Monday, February 16, 2009

DB2 and EC2

Though irrelevant, there is a similarity of alphabetical pattern between DB2 and EC2. E comes just after D and C comes just after B in the alphabet. May be this similarity aroused my interest in EC2... J Also, IBM and Amazon have partnered together to deliver DB2 in Amazon EC2 (Elastic Compute Cloud) environment.

Cloud computing, the biggest buzz word in current date, is no more perceived as mere hype. It has already started helping small startup companies. There are new businesses emerging on top of cloud computing infrastructure. Gradually more and more companies will start embracing the cloud computing.

Though I have been hearing about cloud computing for over a year, I never bothered to think about how similar or different it would be managing DB2 databases hosted in cloud computing environment. When I read the IBM’s announcement (actually followed the link from Anant Jhingran’s blog post), it crossed my mind that very soon we DBA’s may have to deal with the DB2 instances hosted in the cloud computing environment. Suddenly, several questions started arising in my mind. Will it be accessible through web browser only or we can still use our favorite SSH client or Remote Desktop (in case of Windows)? How will be the database physical design? Can we also access these virtual servers through VPN and so on...?

Out of curiosity, I thought of signing up for the Amazon’s service and get a feel of EC2. Looking at their pricing, it did not appear to cost much just to get a feel of it. On a second thought, I decided to go through their documentation first. The documentation is concise and to the point. It helped to clear the clouds over my understanding of Elastic Compute Cloud.

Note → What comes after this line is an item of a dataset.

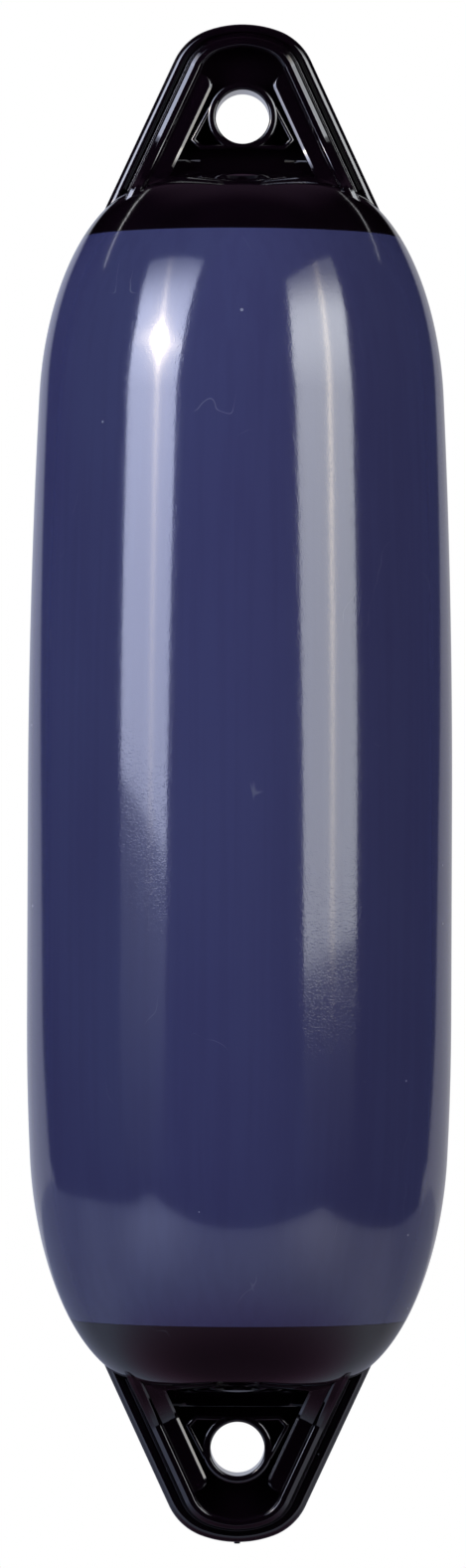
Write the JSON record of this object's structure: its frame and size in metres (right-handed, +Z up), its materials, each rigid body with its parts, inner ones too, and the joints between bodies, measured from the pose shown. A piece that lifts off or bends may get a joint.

Here is a very high level summary of what I learned about EC2 from their documentation.
  1. The virtual servers in EC2 environment are basically the running instances of AMI (Amazon Machine Image). AMI contains all the software, including OS and associated configuration settings, applications, libraries etc.
  2. There are already many existing AMI (free as well as paid). Also, new AMI can be created from scratch or based on an existing AMI. However, new AMI has to be saved on Amazon S3 (Simple Storage Service) and there is a charge for this storage.
  3. There are different types of instances based on CPU, Memory, Storage and I/O requirements and accordingly Amazon has different pricing for each type of instance.
  4. AMI instances are not persistent. You lose all the changes when you shutdown your OS or terminate the AMI instance.
  5. For all the online data that requires persistence (for example, a DB2 database), they have a different solution. It’s called Elastic Block Store (EBS). EBS is storage volume that can be attached to the host (running instances of AMI) and it can either be used as raw device or a file system can be created on it.
  6. Snapshots of EBS can be created on the Amazon S3 (Simple Storage Service). EBS snapshot can be used to launch new EBS volumes using the previous snapshot as the starting point of those new volumes.
  7. Static IP addresses can also be assigned to instances. They are called Elastic IP address.
  8. We can access the servers hosted in EC2 environment using SSH client or Remote Desktop.

I like the ease of provisioning, server downsizing and upsizing available in EC2 environment. Also, it appears to me that set up and maintenance of disaster recovery and business continuity solutions will be relatively easier in EC2 environment. Testing the additional computing power (capacity planning) for increased workload will be much easier and cost effective. We don’t have to make permanent investment in computing power and then later realize that the investment did not solve the capacity problem.

Having said all the good things about EC2, I do agree that we will come across several unpleasant aspects of it when we start using it. I found some of the experiences discussed on Colin Percival’s blog.

In general, one of the big concerns about cloud computing is company policies and security issues related with storing company’s data outside company network. Though EC2 appears to have reasonable security provision, I am not an expert on network security and hence I will abstain from making any comment on security. However, if cloud computing provides or will provide robust security, I would anticipate revisions in company policies over a period of time to adapt to the new computing environment.


Jeffrey Benner said...

Good post. It is encouraging to find DB2 people moving so quickly to explore the EC2 possibilities opening up. I wonder if the DB2 cloud will allow companies to leapfrog past DPF. The cloud seems to offer a simpler means of extending very large databases without the complexities of partitioning.

Brian said...

Thanks for the great post. In addition to security concerns, as a DBA I also wonder about the cloud computing vendor's role in performance problems and if/how they would be held accountable for breach of things like performance-related service level agreements or availability.

I look forward to your session on automation at this year's IDUG North America.

Radhesh Kumar said...

Thanks Jeffrey and Brian for sharing your thoughts. While talking about performance, it reminds me some of my test DB2 instances on VMWare virtual servers. The performance sucks even though enough resources has been allocated to these virtual servers.

In my opinion, the newer server virtualization technologies still need to improve a lot in order to provide a reasonable performance.